Our kids get an allowance of $5 a week and we used to pay them weekly. But it became a challenge to come up with three five-dollar bills every Sunday, until we decided on the solution of just paying them monthly. This was a lot easier, since ATMs dispense twenties and since Chicago Public Schools don't allow kids to buy lunch with twenty-dollar bills. I know! Too much cash as a temptation for thieves or something. But it means finding cash in denominations of singles, fives or tens around our house is akin to finding empty counter-space in my kitchen.
Everything was rolling along smoothly with the $20 a month allowance system, until my son Kyle, dang math-wizard that he is, realized by paying them with this method we were shorting him and his siblings $20 a year. I didn’t even realize we were doing this, although my husband, dang math-wizard that he is, probably did. It came up at dinner yesterday and incited a protest along the lines of Occupy Wall Street.
“No!” my husband said. “We’re not shorting you $20 a year. Of course I’m aware of the math here, that getting paid $5 a week equals $260 a year, versus the $240 you receive by getting paid monthly, but you see we’re simply deferring your comp. At the end of the year, depending on how we’ve performed as a family and your performance within the family, we’ll pay you your $20, but probably not all in cash. A portion of it, perhaps a good sixty-percent, will be paid in family stock, which will vest over the course of the next four years, approximately when the boys leave for college. I suppose we could just pay you all up front, but we need to be assured of your dedication to this family and that if you should, for some reason, choose to leave this family early, you’ll also be forced to leave some cash on the table.”
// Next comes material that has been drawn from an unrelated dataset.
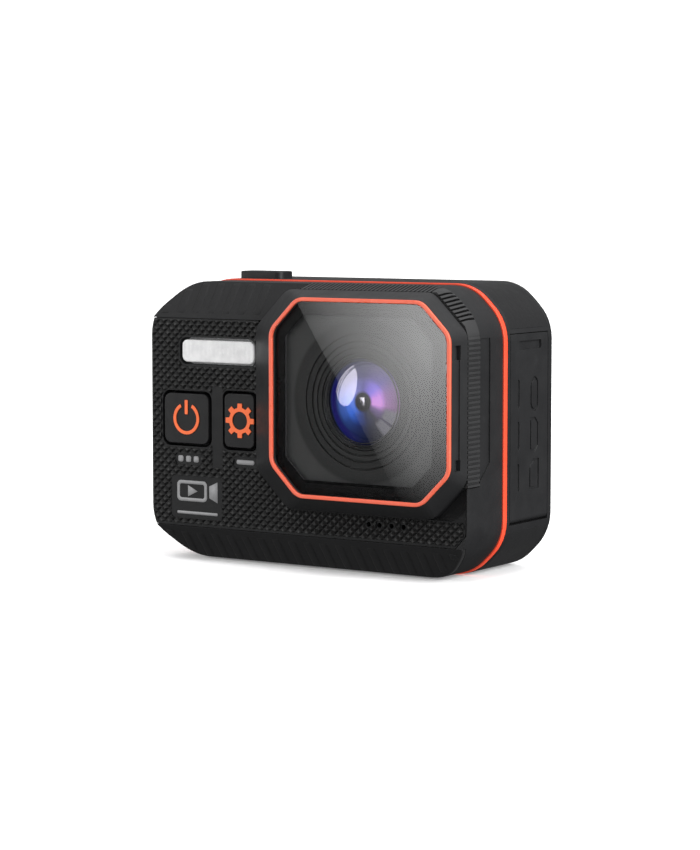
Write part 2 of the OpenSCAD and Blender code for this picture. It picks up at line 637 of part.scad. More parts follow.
module hdmi_socket() color([0.75, 0.75, 0.77]) place() difference() {
    side(sock_x - 7.5, sock_x, [[1.6, 20.6], [3.8, 20.6], [4.9, 21.6], [4.9, 26.6], [3.8, 27.6], [1.6, 27.6]]);
    side(sock_x - 6.5, sock_x + 1, [[1.95, 20.95], [3.65, 20.95], [4.55, 21.8], [4.55, 26.4], [3.65, 27.25], [1.95, 27.25]]);
}
module card_socket() color([0.72, 0.72, 0.74]) place() difference() {
    box(sock_x - 15.5, sock_x - 0.6, 6.4, 8.2, 13, 26.4);
    box(sock_x - 14.9, sock_x + 1, 6.75, 7.85, 14, 25.4);
}
module memory_card() color([0.1, 0.1, 0.1]) place() difference() {
    box(sock_x - 14.2, sock_x + 0.6, 6.95, 7.65, 14.2, 25.2);
    box(sock_x - 14.3, sock_x - 8, 6, 8, 13, 15.4);
}
module battery_bay() color([0.3, 0.3, 0.32]) place() difference() {
    box(-side_in, 3.2, 1.85, 12.95, 11.1, 40.7);
    box(-side_in - 1, 2.4, 2.45, 12.35, 11.7, 40.1);
}
module battery() color([0.15, 0.16, 0.3]) place() difference() {
    ext(2.6, 12.2, rrect(-29.6, 2.1, 11.9, 39.9, 1));
    box(1.8, 3, 4, 6, 14, 24);
}
module battery_contacts() color([0.85, 0.7, 0.3]) place()
    for (z = [15.5, 19, 22.5]) box(1.85, 2.4, 4.4, 5.6, z - 0.7, z + 0.7);
module lcd_panel() color([0.06, 0.07, 0.09]) place() ext(rear_d - 3.6, rear_d - 1, rrect(-23, 23, 9.4, 42.6, 0.6));
module display_glass() color([0.04, 0.05, 0.06]) place() ext(rear_d - 1, rear_d - 0.05, rrect(-27, 27, 9, 43, 2));
module tripod_insert() color([0.8, 0.65, 0.3]) place() difference() {
    rod_z(0, tripod_y, 4.6, 0, 6.8);
    rod_z(0, tripod_y, socket_r, -1, socket_len);
}
module case_screws() color([0.6, 0.6, 0.62]) place()
    for (x = [-screw_x, screw_x], z = screw_z) difference() {
        union() {
            rod(x, z, 1.5, rear_d - 1.6, rear_d - 0.6);
            rod(x, z, 0.8, -6, rear_d - 1.6);
        }
        box(x - 0.9, x + 0.9, rear_d - 1.1, rear_d, z - 0.15, z + 0.15);
        box(x - 0.15, x + 0.15, rear_d - 1.1, rear_d, z - 0.9, z + 0.9);
    }

front_shell();
rear_shell();
seam_seal();
front_panel();
top_grip();
bottom_grip();
corner_pads();
rib_band();
lens_bezel();
lens_trim();
cover_glass();
glass_border();
glass_gasket();
lens_mask();
lens_barrel();
retaining_ring();
front_element();
inner_elements();
lens_spacers();
lens_holder();
ir_filter();
image_sensor();
sensor_board();
fill_light_window();
led_board();
leds();
button_board();
front_switches();
top_switch_board();
shutter_switch();
mode_button();
power_icon();
mode_seal();
settings_button();
gear_icon();
settings_seal();
shutter_button();
shutter_seal();
panel_marks();
microphone();
speaker();
inner_frame();
main_board();
usb_socket();
hdmi_socket();
card_socket();
memory_card();
battery_bay();
battery();
battery_contacts();
lcd_panel();
display_glass();
tripod_insert();
case_screws();
port_door();
port_door_gasket();
battery_door();
battery_door_gasket();
hinge_pins();
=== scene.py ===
import math
import random

import bpy
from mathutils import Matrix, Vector


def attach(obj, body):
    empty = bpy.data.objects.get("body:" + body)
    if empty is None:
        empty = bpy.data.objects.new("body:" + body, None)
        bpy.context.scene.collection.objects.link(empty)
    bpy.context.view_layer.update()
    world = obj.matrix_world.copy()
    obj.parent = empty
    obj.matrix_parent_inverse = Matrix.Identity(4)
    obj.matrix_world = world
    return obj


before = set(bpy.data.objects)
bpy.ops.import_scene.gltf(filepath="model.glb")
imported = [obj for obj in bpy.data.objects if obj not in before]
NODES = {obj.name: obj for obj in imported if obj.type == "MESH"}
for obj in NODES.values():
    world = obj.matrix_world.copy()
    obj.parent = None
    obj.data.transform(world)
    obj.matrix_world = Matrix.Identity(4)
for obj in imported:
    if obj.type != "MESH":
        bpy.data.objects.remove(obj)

random.seed(11)
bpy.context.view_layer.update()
scene = bpy.context.scene
scene.view_settings.view_transform = "Standard"
SEAM_Y = 8.6  # the seam plane lies this far in front of the tripod axis, in mm


def P(x, y, z):
    """Millimetres measured from the seam plane, as a point of the frame in metres."""
    return Vector((x, y - SEAM_Y, z)) * 0.001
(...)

You see what I have to put up with? It’s like when he accused me of outsourcing his birthday cake. I’d asked the babysitter if she could make it, from a mix, while I was on a trip, so I could frost it the night I got home, the day of his birthday. I mean, have you ever tried frosting a warm cake?
Regardless, because of Kyle’s meticulous accounting skills, it’s come to light we must somehow come up with an extra sixty bucks at the end of the year to compensate our children within our new payroll system. It's only fair. That was the original deal we'd struck with the kids. I just hope they don't get wind of the new in-house income tax system we're implementing this year.